The Quiet Compounding Effect
What makes these e-commerce growth challenges especially hard is how they stack. Rising CAC meets higher return rates. Tool sprawl slows decision-making. Compliance changes force technical work that delays optimization elsewhere. None of these issues alone feels fatal, but together they create drag that’s difficult to reverse quickly.
The brands that navigate this phase best aren’t the ones chasing every new tactic. They’re the ones willing to pause, simplify, and rebuild foundations before pushing harder on growth.
Frequently Asked Questions (FAQs)
1. Why do e-commerce growth challenges appear after initial success?

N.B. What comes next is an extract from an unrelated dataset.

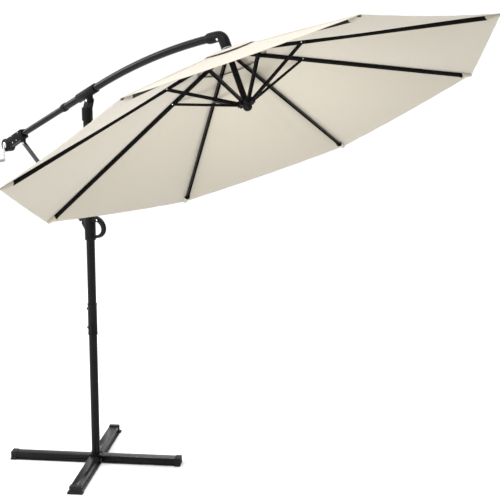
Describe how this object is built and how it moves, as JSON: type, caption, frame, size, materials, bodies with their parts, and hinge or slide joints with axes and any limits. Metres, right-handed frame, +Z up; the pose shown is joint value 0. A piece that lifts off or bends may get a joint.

Early systems are built for speed, not durability. Once volume increases, inefficiencies that were invisible at a smaller scale start compounding and affecting margins, operations, and customer experience.
2. Is rising revenue always a sign of healthy e-commerce growth?
Not necessarily. Revenue can grow while profitability declines due to higher acquisition costs, returns, shipping expenses, and operational overhead.
3. How does technology limit e-commerce growth over time?
Disconnected tools and overly complex systems slow teams down, create data inconsistencies, and make scaling decisions harder, even if each tool seems useful on its own.
4. Why is fraud harder to detect as stores scale?
Modern fraud often mimics normal customer behavior. Losses spread across refunds and support cases, making patterns difficult to spot without deeper analysis.
Final Thoughts
Most e-commerce growth challenges don’t arrive with alarms. They show up quietly in thinner margins, slower teams, and decisions that suddenly feel heavier than they should. The danger isn’t missing one problem; it’s letting many small ones accumulate unchecked. Growth rewards momentum, but it punishes neglect. Brands that survive this stage learn to slow down just enough to reinforce what’s underneath before accelerating again.
Long-term growth isn’t about avoiding these challenges. It’s about recognizing them early and treating them as signals, not setbacks.